Debra Louise Searle MVO MBE (born 8 July 1975), née Newbury, later Veal, is a British adventurer, businesswoman, author and keynote speaker. In 2002, Searle rowed across the Atlantic alone after her then husband and rowing partner, Andrew Veal, was rescued from their plywood rowing boat.

Early life and education
Searle was born in Plymouth, Devon, on 8 July 1975 along with her identical twin sister Hayley Barnard. They were adopted by Robin and Christine Newbury as babies and have two older brothers.

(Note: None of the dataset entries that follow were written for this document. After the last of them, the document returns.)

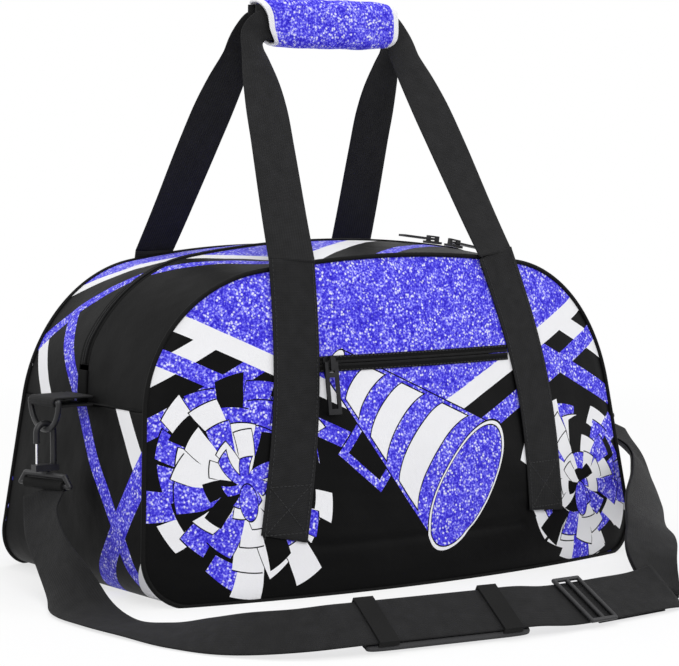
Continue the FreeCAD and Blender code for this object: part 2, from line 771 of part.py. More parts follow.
class HookFrame:
    """Directions of one hook: down its length, across its crook and along the ring's wire."""

    def __init__(self, x, swing_deg, tilt_deg, spine_side):
        swing = math.radians(swing_deg)
        tilt = math.radians(tilt_deg)
        radial = V(0, -math.sin(swing), -math.cos(swing))
        self.wire_point = V(x, 0, ring_bar_z) + radial * ring_radius
        self.along = V(0, math.cos(swing), -math.sin(swing))
        self.down = radial * math.cos(tilt) + V(math.sin(tilt), 0, 0)
        self.across = self.along.cross(self.down).normalize() * spine_side
        self.centre = self.wire_point + self.down * (hook_inner_radius - ring_wire - hook_rest_gap)

    def place(self, across, down):
        """Point in the hook's own directions, from the crook's centre."""
        return self.centre + self.across * across + self.down * down

    def put(self, shape):
        """Copy of an upright hook piece, moved to this hook."""
        up = self.down * -1.0
        side = up.cross(self.across)
        matrix = FreeCAD.Matrix(
            self.across.x, side.x, up.x, self.centre.x,
            self.across.y, side.y, up.y, self.centre.y,
            self.across.z, side.z, up.z, self.centre.z,
            0, 0, 0, 1)
        moved = shape.copy()
        moved.Placement = FreeCAD.Placement(matrix)
        return moved


def rod(first, last, radius):
    """Round bar between two points."""
    line = last - first
    return Part.makeCylinder(radius, line.Length, first, line)


def snap_hook():
    """Crook, spine and base of a snap hook, upright with its crook's centre at the origin."""
    major = hook_inner_radius + hook_wire
    reach = major + hook_wire + 1.0
    crook = Part.makeTorus(major, hook_wire, V(0, 0, 0), V(0, 1, 0))
    shape = crook.common(box((-reach, -reach, 0.0), (reach, reach, reach)))
    shape = shape.fuse(rod(V(major, 0, 0), V(major, 0, -hook_length - 1.0), hook_wire))
    shape = shape.fuse(rod(V(-major, 0, 0), V(-major, 0, -hook_tip), hook_wire))
    half = hook_base_depth / 2
    wide = major + hook_wire + hook_base_rim
    base = box((-wide, -half, -hook_length - hook_base_height), (wide, half, -hook_length))
    return shape.fuse(base).removeSplitter()


def spring_gate():
    """Wire gate of an upright hook, from its base up to its tip."""
    major = hook_inner_radius + hook_wire
    return rod(V(-major, 0, gate_gap - hook_length), V(-major, 0, -hook_tip - gate_gap), gate_wire)


def gate_pivot(hook):
    """Pivot of the gate at the hook's base."""
    return hook.place(-hook_inner_radius - hook_wire, hook_length - gate_gap)


def web_loop(hook, width_direction):
    """Swivel stud and flat loop that carries the web."""
    side = width_direction.normalize()
    top = hook.place(0, hook_length + hook_base_height + swivel_gap)
    bar = hook.wire_point + hook.down * loop_drop
    loop_half_width = webbing_width / 2 + loop_side
    shape = rod(top, top + hook.down * stud_length, swivel_radius)
    upper = top + hook.down * (stud_length + stud_gap)
    ends = []
    for sign in (-1, 1):
        corner_high = upper + side * (sign * (loop_half_width - loop_shoulder))
        corner_low = bar + side * (sign * loop_half_width)
        shape = shape.fuse(rod(upper, corner_high, loop_wire))
        shape = shape.fuse(rod(corner_high, corner_low, loop_wire))
        shape = shape.fuse(Part.makeSphere(loop_wire, corner_high))
        shape = shape.fuse(Part.makeSphere(loop_wire, corner_low))
        ends.append(corner_low)
    shape = shape.fuse(rod(ends[0], ends[1], loop_wire))
    return shape


def web_end(hook, width_direction):
    """Sewn web end wrapped round the loop's lower bar."""
    side = width_direction.normalize()
    bar = hook.wire_point + hook.down * loop_drop
    radius = loop_wire + loop_clearance + webbing_thickness
    half = webbing_width / 2
    sleeve = Part.makeCylinder(radius, 2 * half, bar - side * half, side)
    bore = Part.makeCylinder(loop_wire + loop_clearance, 2 * half + 2, bar - side * (half + 1), side)
    return sleeve.cut(bore)


ring_x = outline.at(seam_station)[0] + ring_reach
left_hook_frame = HookFrame(-ring_x, 0.0, 0.0, -1.0)
right_hook_frame = HookFrame(ring_x, right_swing_deg, right_tilt_deg, 1.0)
left_web_side = V(0.25, -0.97, 0.0)
right_web_side = right_hook_frame.down.cross(V(-0.62, 0.78, 0.0))


# ---- Shoulder pad and slider -----------------------------------------------------
def fitted(route):
    """Route whose ends keep to the rings and whose front part keeps clear of the front panel."""
    wide = ring_x / route_ring_x
    ahead = route_front - base_depth / 2 - panel_bow
    stations = []
    for (x, y, z), width in route:
        share = min(1.0, abs(y) / route_front)
        stations.append(((x * wide, y + ahead * share, z), width))
    return stations


strap_route = fitted(front_route)


class StrapFrame:
    """Directions of the webbing at one station of the strap's front route."""

    def __init__(self, index):
        before = V(*strap_route[index - 1][0])
        after = V(*strap_route[index + 1][0])
        self.centre = V(*strap_route[index][0])
        self.along = (after - before).normalize()
        side = V(*strap_route[index][1]).normalize()
        self.normal = self.along.cross(side).normalize()
        self.side = self.normal.cross(self.along).normalize()

    def block(self, along, side, normal):
        """Block between two distances in each of the webbing's directions."""
        corner = self.centre + self.along * along[0] + self.side * side[0] + self.normal * normal[0]
        step = self.along * (along[1] - along[0])
        wide = self.side * (side[1] - side[0])
        face = Part.Face(Part.makePolygon([corner, corner + step, corner + step + wide, corner + wide, corner]))
        return face.extrude(self.normal * (normal[1] - normal[0]))

    def point(self, along, side, normal):
        """Point in the webbing's directions."""
        return self.centre + self.along * along + self.side * side + self.normal * normal


pad_frame = StrapFrame(12)
slider_frame = StrapFrame(16)


def shoulder_pad():
    """Pad on the shoulder side of the webbing."""
    face = webbing_thickness / 2 + pad_gap
    half = pad_length / 2
    block = pad_frame.block((-half, half), (-pad_width / 2, pad_width / 2), (-face - pad_thickness, -face))
    edges = [edge for edge in block.Edges if abs(edge.tangentAt(0).dot(pad_frame.along)) > 0.9]
    return block.makeFillet(pad_edge_radius, edges)


def pad_keepers():
    """Two webbing loops on the pad that the strap runs through."""
    face = webbing_thickness / 2 + pad_gap
    top = face + keeper_thickness
    outer_half = pad_width / 2 - keeper_rim
    inner_half = webbing_width / 2 + pad_gap
    loops = []
    for end in (-1, 1):
        middle = end * (pad_length / 2 - keeper_inset)
        run = (middle - keeper_width / 2, middle + keeper_width / 2)
        outer = pad_frame.block(run, (-outer_half, outer_half), (-face, top))
        inner = pad_frame.block((run[0] - 1, run[1] + 1), (-inner_half, inner_half), (-face - 1, face))
        loops.append(outer.cut(inner))
    return Part.makeCompound(loops)


def strap_slider():
    """Three-bar adjusting slider on the webbing's outer face."""
    level = webbing_thickness / 2 + strap_slider_gap + slider_bar_radius
    half = slider_frame_tall / 2 - slider_bar_radius
    reach = slider_frame_length / 2 - slider_bar_radius
    shape = None
    for along in (-reach, 0.0, reach):
        bar = rod(slider_frame.point(along, -half, level), slider_frame.point(along, half, level), slider_bar_radius)
        shape = bar if shape is None else shape.fuse(bar)
    for side in (-half, half):
        shape = shape.fuse(rod(slider_frame.point(-reach, side, level), slider_frame.point(reach, side, level),
                               slider_bar_radius))
        for along in (-reach, reach):
            shape = shape.fuse(Part.makeSphere(slider_bar_radius, slider_frame.point(along, side, level)))
    return shape


def right_strap_route():
    """Right route with its end at the right web loop."""
    bar = right_hook_frame.wire_point + right_hook_frame.down * loop_drop
    end = bar + right_hook_frame.down * (loop_wire + loop_clearance + webbing_thickness + web_end_gap)
    return fitted(right_route) + [((end.x, end.y, end.z), tuple(right_web_side))]


def return_layer():
    """Second layer of the strap, from the slider back to the right web loop."""
    lift = -webbing_thickness - layer_gap
    runs = [webbing(strap_route[:-1], lift, return_start), webbing(right_strap_route(), lift)]
    return Part.makeCompound(runs)


def build():
    """Build every sub-part and write it."""
    os.makedirs("parts", exist_ok=True)
    save("front_panel", front_panel())
    save("back_panel", mirror_y(front_blank()))
    right_end = end_panel()
    save("right_end_panel", right_end)
    save("left_end_panel", mirror_x(right_end))
    save("bottom_panel", bottom_panel())
    save("base_board", base_board())
    gusset = gusset_front()
    tape = zip_tape_front()
    coil = zip_coil_front()
    for name, shape in (("gusset", gusset), ("zip_tape", tape), ("zip_coil", coil)):
        save(name + "_front", shape)
        save(name + "_back", mirror_y(shape))
    zip_stop = zip_end()
    save("zip_end_right", zip_stop)
    save("zip_end_left", mirror_x(zip_stop))

    crown = outline.crown_centre
    sliders = (("left", crown, crown_radius, left_slider_angle, -1.0),
               ("right", outline.shoulder, shoulder_radius, right_slider_angle(), 1.0))
    for side, centre, radius, angle, pull_side in sliders:
        saddle, pull, pivot = main_slider(centre, radius, angle, pull_side)
        save("main_slider_" + side, saddle)
        save("main_pull_" + side, pull)
        report("main pull pivot " + side, pivot)
        report("main slider centre " + side, V(centre[0], 0, centre[1]))

    save("pocket_zip_tape", pocket_tape())
    save("pocket_zip_coil", pocket_coil())
    save("pocket_lining", pocket_lining())
    saddle, pull, pivot = pocket_slider()
    save("pocket_slider", saddle)
    save("pocket_pull", pull)
    report("pocket pull pivot", pivot)
    report("pocket slider centre", V(0, bow_radius - panel_y(0, pocket_zip_height), pocket_zip_height))
    report("crown, shoulder degrees", V(math.degrees(outline.crown_angle), right_slider_angle(),
                                        math.degrees(outline.side_angle)))

    run = sewn_run()
    leg = narrow_leg()
    for name, shape in (("handle_sewn_run", run), ("handle_leg", leg)):
        save(name + "_front_right", shape)
        save(name + "_front_left", mirror_x(shape))
        save(name + "_back_right", mirror_y(shape))
        save(name + "_back_left", mirror_x(mirror_y(shape)))
    save("grip_web_front", grip_web())
    save("grip_web_back", mirror_y(grip_web()))
    save("grip_wrap", grip_wrap())
    save("wrap_flap", wrap_flap())

    tab = web_tab()
    save("ring_tab_right", tab)
    save("ring_tab_left", mirror_x(tab))
    for side, x, hook, web_side in (("left", -ring_x, left_hook_frame, left_web_side),
                                    ("right", ring_x, right_hook_frame, right_web_side)):
        save("d_ring_" + side, d_ring(x))
        save("snap_hook_" + side, hook.put(snap_hook()))
        save("hook_gate_" + side, hook.put(spring_gate()))
        save("web_loop_" + side, web_loop(hook, web_side))
        save("web_end_" + side, web_end(hook, web_side))
        report("hook wire " + side, hook.wire_point)
        report("hook down " + side, hook.down)
        report("hook along " + side, hook.along)
        report("hook centre " + side, hook.centre)
        report("gate pivot " + side, gate_pivot(hook))
    save("strap_front_run", webbing(strap_route))
    save("strap_right_run", webbing(right_strap_route()))
    save("strap_return_layer", return_layer())
    save("shoulder_pad", shoulder_pad())
    save("pad_keepers", pad_keepers())
    save("strap_slider", strap_slider())
    report("pad along", pad_frame.along)
    report("slider along", slider_frame.along)


def report(name, point):
    """Print a place or direction that the record uses."""
    print("%-26s %.5f %.5f %.5f" % (name, point.x, point.y, point.z))


if __name__ == "__main__":
    build()
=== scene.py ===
"""Looks of a printed travel duffel bag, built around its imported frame. Metres, front panel towards -Y."""

import logging
import math
from dataclasses import dataclass, field
from enum import Enum
from typing import Callable, Optional, Sequence

import bmesh
import bpy
import numpy as np
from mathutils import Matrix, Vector

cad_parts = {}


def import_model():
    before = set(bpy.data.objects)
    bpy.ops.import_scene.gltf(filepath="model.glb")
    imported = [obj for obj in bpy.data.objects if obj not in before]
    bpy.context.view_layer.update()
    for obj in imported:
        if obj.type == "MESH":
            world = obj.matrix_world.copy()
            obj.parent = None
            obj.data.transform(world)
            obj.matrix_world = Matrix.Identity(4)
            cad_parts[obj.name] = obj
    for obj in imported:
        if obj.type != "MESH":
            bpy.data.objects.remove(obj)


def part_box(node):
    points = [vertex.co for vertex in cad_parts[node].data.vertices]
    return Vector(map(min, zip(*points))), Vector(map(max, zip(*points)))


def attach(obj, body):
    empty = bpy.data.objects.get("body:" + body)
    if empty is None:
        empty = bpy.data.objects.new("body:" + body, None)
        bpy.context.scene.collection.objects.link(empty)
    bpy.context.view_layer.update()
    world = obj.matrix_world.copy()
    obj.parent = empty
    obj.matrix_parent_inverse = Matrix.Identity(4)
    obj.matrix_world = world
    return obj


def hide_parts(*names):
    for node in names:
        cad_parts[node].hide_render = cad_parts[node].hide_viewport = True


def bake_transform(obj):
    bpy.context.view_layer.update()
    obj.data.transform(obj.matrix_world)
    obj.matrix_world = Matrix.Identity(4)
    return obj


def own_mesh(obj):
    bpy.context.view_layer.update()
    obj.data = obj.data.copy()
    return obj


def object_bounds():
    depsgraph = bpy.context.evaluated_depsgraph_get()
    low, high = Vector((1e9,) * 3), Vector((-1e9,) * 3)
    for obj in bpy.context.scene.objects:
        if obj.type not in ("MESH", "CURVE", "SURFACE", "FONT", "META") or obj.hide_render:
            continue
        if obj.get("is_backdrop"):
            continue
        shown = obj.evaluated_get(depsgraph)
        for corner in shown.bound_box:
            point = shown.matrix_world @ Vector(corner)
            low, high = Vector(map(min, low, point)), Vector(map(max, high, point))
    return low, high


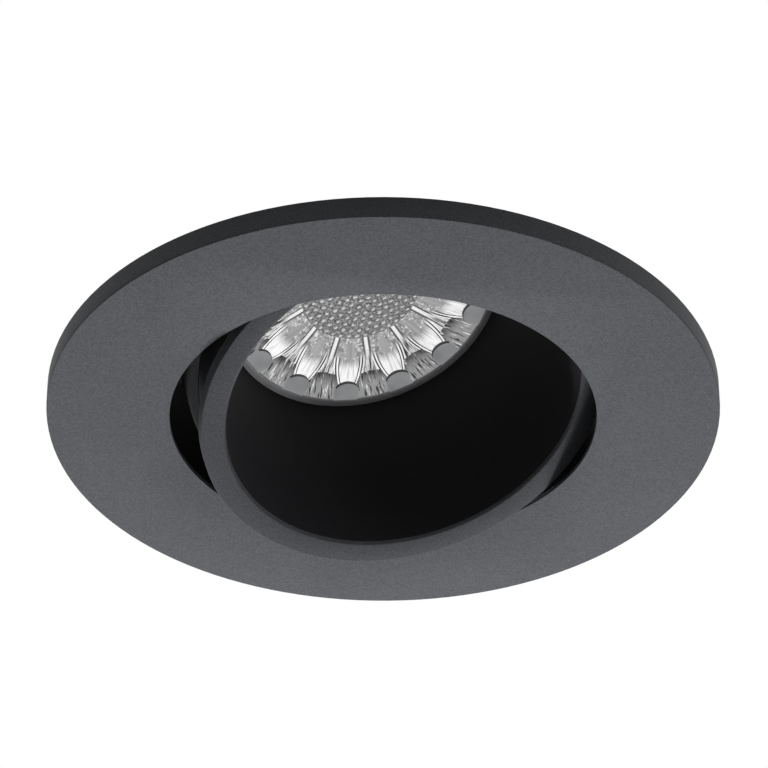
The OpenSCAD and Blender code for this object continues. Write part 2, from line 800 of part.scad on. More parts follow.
// A closed tube of triangles round a path
module wire(p, r, sides) {
    t = tangents(p);
    side_v = carried(t);
    last = len(p) - 1;
    points = concat(
        [for (i = [0:last], k = [0:sides - 1])
            let (a = 360 * k / sides, up = cross(t[i], side_v[i]))
            p[i] + r * (cos(a) * side_v[i] + sin(a) * up)],
        [p[0], p[last]]
    );
    start = len(p) * sides;
    faces = concat(
        [for (i = [0:last - 1], k = [0:sides - 1])
            let (m = (k + 1) % sides)
            each [[i * sides + k, (i + 1) * sides + m, i * sides + m],
                [i * sides + k, (i + 1) * sides + k, (i + 1) * sides + m]]],
        [for (k = [0:sides - 1]) [start, k, (k + 1) % sides]],
        [for (k = [0:sides - 1]) [start + 1, last * sides + (k + 1) % sides, last * sides + k]]
    );
    polyhedron(points, faces);
}

// Least clear space between stretches of the wire that aren't next to each other
function least_gap(p) = min([
    for (i = [0:len(p) - 1], j = [i + 6:1:len(p) - 1]) norm(p[i] - p[j]) - 2 * wire_r
]);
echo(str("spring wire, least gap to itself: ", least_gap(clip_path()), " mm"));

module spring_clip_at_rest() {
    translate([0, spring_y, spring_z]) rotate([-arm_slope, 0, 0]) wire(clip_path(), wire_r, wire_sides);
}

module sleeve_at_rest() {
    tip = tip_point(tip_l);
    translate([0, spring_y, spring_z]) rotate([-arm_slope, 0, 0]) translate([0, tip[0], tip[1]])
        difference() {
            x_bar(sleeve_r, -sleeve_l / 2, sleeve_l / 2);
            x_bar(wire_r + 0.02, -sleeve_l, sleeve_l);
        }
}

module rear_spring_clip() {
    color(steel) spring_clip_at_rest();
}

module rear_spring_sleeve() {
    color(soft_black) sleeve_at_rest();
}

module front_spring_clip() {
    color(steel) rotate([0, 0, 180]) spring_clip_at_rest();
}

module front_spring_sleeve() {
    color(soft_black) rotate([0, 0, 180]) sleeve_at_rest();
}

bezel();
ceiling_gasket();
glide_ring();
wave_washer();
snap_ring();
spring_pins();
pin_clips();
swivel_ring();
pivot_screws();
pivot_bushes();
lamp_housing();
front_rim();
baffle();
lens_ring();
lens_gasket();
lens();
lens_holder();
cob_holder();
cob_board();
emitter();
thermal_pad();
cob_screws();
housing_gasket();
heat_sink();
heat_sink_screws();
gland_body();
gland_seal();
gland_nut();
front_spring_clip();
front_spring_sleeve();
rear_spring_clip();
rear_spring_sleeve();
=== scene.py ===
import json
import math

import bpy
from mathutils import Matrix, Vector


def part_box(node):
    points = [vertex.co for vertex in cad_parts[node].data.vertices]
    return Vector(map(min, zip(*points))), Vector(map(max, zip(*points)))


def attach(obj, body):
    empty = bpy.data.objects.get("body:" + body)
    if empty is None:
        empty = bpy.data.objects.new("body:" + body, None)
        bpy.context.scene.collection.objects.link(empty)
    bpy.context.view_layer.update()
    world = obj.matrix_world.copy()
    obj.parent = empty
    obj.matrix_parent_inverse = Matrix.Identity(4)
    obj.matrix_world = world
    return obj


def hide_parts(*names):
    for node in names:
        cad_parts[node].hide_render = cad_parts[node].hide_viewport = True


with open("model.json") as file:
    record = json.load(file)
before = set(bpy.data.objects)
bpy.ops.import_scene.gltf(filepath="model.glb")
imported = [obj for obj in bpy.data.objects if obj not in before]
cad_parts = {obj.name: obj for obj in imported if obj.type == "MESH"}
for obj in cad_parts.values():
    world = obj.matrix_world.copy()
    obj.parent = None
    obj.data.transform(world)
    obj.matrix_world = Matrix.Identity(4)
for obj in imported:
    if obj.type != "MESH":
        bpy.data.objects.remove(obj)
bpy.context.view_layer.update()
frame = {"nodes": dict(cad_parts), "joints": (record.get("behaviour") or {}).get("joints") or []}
joints = {joint["name"]: joint for joint in frame["joints"]}
mm = 0.001
print("frame loaded:", len(frame["nodes"]), "nodes")

# The head is drawn level, with its hinge at the origin, and then put in its resting place
hingeHeight = joints["head_tilt"]["pos_m"][2]
headTilt = math.radians(-joints["head_tilt"]["range_deg"][0])
headPlace = Matrix.Translation((0, 0, hingeHeight)) @ Matrix.Rotation(-headTilt, 4, "X")
sameSpot = 1e-6  # corners closer than this count as one


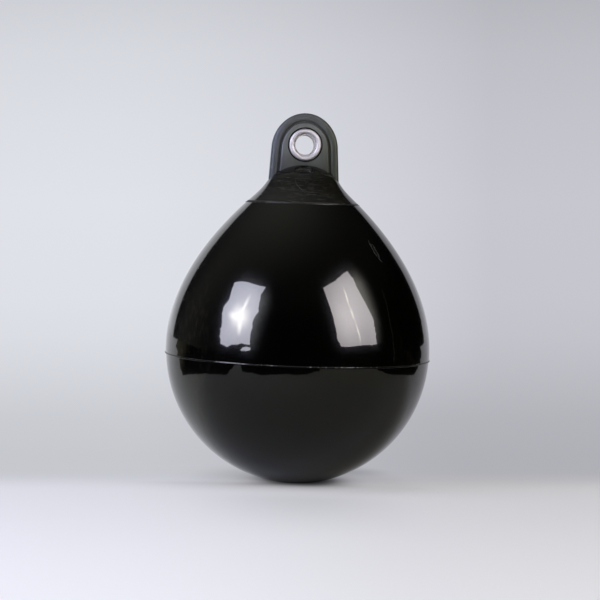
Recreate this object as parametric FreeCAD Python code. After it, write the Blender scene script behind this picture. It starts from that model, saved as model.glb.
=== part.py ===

Searle attended Stover School, on the edge of Dartmoor, where she first started undertaking expeditions, including Ten Tors and the Duke of Edinburgh's Award. She studied for a BEd and graduated with 1st Class Honours and a number of outdoor instructor qualifications from De Montfort University. She was later awarded an Honorary MA by De Montfort University in 2004 and an Honorary Degree from Plymouth Marjon University in 2019.

Career
Searle taught at St Margaret's School, Exeter, Devon and then at Claremont Fan Court School, Esher, Surrey. She gave up teaching after founding The Well Hung Art Company Ltd in 1999 with two friends, which promoted the work of lesser known artists via the web and sold original fine art to the corporate market.

In 2004, Searle closed The Well Hung Art Company to focus on her second company, Shoal Projects Ltd, which she had founded two years earlier with her twin sister Hayley Barnard. Shoal Projects manages Searle's adventures and other related media, publishing and motivational/leadership development work. From 2002 onwards, Searle has undertaken a number of expeditions and adventurous challenges as detailed below and has worked as a TV presenter, mainly for the BBC. She is much in demand as a motivational speaker and has written and contributed to a number of books and newspapers.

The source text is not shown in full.